[Supplied entries]
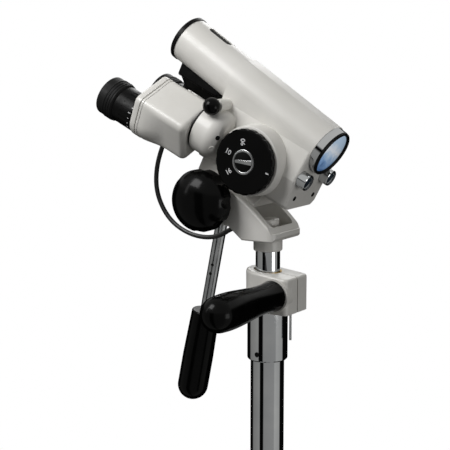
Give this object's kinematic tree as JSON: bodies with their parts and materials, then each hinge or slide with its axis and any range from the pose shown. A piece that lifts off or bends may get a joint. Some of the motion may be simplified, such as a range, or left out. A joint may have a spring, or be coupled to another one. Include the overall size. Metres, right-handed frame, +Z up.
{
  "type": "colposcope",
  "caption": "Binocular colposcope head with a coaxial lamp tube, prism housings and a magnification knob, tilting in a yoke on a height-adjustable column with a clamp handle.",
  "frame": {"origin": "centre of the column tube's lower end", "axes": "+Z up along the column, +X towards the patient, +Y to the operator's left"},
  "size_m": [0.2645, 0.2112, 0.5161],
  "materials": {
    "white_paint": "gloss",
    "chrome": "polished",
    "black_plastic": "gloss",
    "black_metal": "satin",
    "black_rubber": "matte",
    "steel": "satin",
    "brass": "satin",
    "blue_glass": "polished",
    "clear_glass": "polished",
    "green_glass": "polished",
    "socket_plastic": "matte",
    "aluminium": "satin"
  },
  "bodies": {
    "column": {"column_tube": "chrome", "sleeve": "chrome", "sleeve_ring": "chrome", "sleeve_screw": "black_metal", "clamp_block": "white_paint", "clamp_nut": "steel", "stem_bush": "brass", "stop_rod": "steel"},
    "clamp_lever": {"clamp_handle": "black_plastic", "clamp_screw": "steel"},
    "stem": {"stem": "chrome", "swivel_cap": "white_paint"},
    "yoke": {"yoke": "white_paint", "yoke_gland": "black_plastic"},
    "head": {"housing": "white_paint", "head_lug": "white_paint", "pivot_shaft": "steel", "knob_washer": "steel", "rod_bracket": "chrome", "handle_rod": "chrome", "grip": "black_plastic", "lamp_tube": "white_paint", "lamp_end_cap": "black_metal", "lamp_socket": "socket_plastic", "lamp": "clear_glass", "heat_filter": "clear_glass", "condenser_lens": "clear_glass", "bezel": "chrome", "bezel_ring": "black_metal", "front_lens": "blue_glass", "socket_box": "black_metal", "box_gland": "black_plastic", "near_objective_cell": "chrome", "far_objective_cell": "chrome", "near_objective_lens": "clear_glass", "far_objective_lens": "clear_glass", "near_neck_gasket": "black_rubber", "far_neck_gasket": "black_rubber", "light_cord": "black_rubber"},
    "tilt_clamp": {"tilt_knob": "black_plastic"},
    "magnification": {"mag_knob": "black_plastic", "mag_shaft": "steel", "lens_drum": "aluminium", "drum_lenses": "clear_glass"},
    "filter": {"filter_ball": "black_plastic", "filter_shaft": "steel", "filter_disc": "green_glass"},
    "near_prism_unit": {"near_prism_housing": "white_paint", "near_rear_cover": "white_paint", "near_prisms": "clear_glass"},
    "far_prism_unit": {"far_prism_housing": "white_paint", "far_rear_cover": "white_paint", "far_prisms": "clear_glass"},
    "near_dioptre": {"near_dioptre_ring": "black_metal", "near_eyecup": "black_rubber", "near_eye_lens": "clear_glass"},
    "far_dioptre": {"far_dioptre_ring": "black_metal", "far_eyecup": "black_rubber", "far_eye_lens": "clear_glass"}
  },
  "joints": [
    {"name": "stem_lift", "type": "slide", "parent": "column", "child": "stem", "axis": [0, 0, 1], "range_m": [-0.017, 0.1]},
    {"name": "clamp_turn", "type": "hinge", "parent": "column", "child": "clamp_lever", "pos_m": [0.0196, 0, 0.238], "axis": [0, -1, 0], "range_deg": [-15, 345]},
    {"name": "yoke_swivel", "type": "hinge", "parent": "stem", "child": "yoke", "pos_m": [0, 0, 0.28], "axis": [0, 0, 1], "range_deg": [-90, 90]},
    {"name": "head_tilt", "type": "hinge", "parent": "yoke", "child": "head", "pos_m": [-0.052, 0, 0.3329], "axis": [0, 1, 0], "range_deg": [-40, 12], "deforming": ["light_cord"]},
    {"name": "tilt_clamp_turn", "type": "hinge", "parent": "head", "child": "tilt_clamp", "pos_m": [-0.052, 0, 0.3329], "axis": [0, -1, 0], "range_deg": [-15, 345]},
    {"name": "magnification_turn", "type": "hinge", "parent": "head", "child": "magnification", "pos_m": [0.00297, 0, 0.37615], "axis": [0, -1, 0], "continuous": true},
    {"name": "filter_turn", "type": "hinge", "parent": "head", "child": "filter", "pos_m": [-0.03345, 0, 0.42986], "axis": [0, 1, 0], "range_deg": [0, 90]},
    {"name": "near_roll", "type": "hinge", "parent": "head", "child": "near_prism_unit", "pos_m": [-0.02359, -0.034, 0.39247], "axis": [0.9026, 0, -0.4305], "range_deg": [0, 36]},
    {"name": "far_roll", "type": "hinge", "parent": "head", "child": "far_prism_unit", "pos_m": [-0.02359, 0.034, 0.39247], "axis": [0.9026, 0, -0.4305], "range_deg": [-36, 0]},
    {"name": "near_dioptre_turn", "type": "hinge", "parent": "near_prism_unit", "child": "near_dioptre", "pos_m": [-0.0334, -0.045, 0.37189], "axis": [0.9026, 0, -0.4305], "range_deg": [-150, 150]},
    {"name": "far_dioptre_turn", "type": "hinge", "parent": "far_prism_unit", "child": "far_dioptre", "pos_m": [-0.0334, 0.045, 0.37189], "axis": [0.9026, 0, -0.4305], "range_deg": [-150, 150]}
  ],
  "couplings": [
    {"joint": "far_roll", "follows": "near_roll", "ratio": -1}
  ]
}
==
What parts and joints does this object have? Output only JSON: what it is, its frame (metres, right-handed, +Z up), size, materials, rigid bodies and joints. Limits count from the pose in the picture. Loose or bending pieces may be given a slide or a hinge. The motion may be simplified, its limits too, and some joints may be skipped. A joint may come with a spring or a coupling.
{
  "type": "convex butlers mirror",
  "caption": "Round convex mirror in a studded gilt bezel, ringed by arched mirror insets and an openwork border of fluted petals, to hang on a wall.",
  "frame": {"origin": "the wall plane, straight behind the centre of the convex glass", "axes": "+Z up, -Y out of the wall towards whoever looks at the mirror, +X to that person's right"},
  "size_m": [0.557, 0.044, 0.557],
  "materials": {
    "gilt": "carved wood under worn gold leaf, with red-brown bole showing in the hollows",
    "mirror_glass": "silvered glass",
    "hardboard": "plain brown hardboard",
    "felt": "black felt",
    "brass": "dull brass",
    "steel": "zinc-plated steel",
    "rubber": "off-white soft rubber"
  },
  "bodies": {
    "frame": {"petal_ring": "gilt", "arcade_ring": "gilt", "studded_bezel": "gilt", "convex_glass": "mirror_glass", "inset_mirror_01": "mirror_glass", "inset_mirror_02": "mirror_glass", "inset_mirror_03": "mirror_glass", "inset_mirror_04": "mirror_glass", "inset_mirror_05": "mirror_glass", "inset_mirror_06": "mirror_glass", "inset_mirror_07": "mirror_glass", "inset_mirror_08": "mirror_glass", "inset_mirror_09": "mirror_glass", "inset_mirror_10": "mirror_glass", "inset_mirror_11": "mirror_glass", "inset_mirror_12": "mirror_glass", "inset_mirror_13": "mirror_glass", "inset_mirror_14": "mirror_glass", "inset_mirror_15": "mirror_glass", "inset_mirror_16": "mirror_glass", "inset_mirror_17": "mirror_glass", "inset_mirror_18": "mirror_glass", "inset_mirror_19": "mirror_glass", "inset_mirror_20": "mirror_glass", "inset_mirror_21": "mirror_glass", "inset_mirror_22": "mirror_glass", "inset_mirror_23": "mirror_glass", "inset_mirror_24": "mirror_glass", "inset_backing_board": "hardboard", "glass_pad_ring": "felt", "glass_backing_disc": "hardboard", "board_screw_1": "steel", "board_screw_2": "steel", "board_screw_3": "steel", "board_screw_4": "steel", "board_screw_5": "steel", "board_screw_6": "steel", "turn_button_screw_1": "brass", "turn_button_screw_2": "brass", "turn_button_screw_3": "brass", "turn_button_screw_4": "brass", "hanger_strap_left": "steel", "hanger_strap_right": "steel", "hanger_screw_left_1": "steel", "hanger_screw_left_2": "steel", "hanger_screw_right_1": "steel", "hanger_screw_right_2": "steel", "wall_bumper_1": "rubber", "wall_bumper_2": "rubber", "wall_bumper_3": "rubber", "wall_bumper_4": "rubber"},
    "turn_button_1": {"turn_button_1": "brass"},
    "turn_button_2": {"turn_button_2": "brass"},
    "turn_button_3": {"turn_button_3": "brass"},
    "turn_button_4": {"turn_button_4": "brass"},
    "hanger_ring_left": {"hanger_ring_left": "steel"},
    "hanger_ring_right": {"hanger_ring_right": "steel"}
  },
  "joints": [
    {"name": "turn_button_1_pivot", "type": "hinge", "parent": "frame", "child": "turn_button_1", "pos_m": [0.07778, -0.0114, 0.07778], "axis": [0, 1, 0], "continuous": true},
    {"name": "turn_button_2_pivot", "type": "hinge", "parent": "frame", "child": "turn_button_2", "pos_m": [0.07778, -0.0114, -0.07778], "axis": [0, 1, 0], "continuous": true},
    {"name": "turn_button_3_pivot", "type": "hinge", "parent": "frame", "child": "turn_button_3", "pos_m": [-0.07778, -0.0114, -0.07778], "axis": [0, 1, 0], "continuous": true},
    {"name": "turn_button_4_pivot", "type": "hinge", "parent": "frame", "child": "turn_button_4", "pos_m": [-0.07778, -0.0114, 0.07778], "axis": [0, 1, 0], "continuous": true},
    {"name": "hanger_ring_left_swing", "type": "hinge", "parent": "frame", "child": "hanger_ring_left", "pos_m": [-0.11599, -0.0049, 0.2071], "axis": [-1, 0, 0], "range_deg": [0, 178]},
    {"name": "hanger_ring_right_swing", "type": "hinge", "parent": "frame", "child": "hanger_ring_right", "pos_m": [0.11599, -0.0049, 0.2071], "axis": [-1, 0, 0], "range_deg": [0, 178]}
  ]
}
--
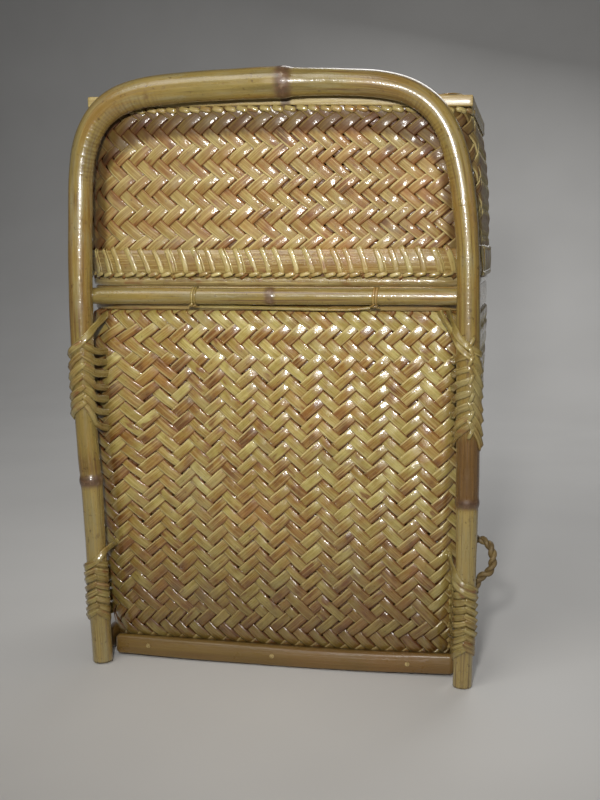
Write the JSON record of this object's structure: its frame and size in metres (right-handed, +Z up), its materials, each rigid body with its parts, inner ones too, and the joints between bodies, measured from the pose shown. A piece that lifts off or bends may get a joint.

[Work instructions]
Pull out all lines from the listing that contain the string "this".

[Exercise result]
Give this object's kinematic tree as JSON: bodies with their parts and materials, then each hinge or slide with its axis and any range from the pose shown. A piece that lifts off or bends may get a joint. Some of the motion may be simplified, such as a range, or left out. A joint may have a spring, or be coupled to another one. Include the overall size. Metres, right-handed frame, +Z up.
What parts and joints does this object have? Output only JSON: what it is, its frame (metres, right-handed, +Z up), size, materials, rigid bodies and joints. Limits count from the pose in the picture. Loose or bending pieces may be given a slide or a hinge. The motion may be simplified, its limits too, and some joints may be skipped. A joint may come with a spring or a coupling.
Write the JSON record of this object's structure: its frame and size in metres (right-handed, +Z up), its materials, each rigid body with its parts, inner ones too, and the joints between bodies, measured from the pose shown. A piece that lifts off or bends may get a joint.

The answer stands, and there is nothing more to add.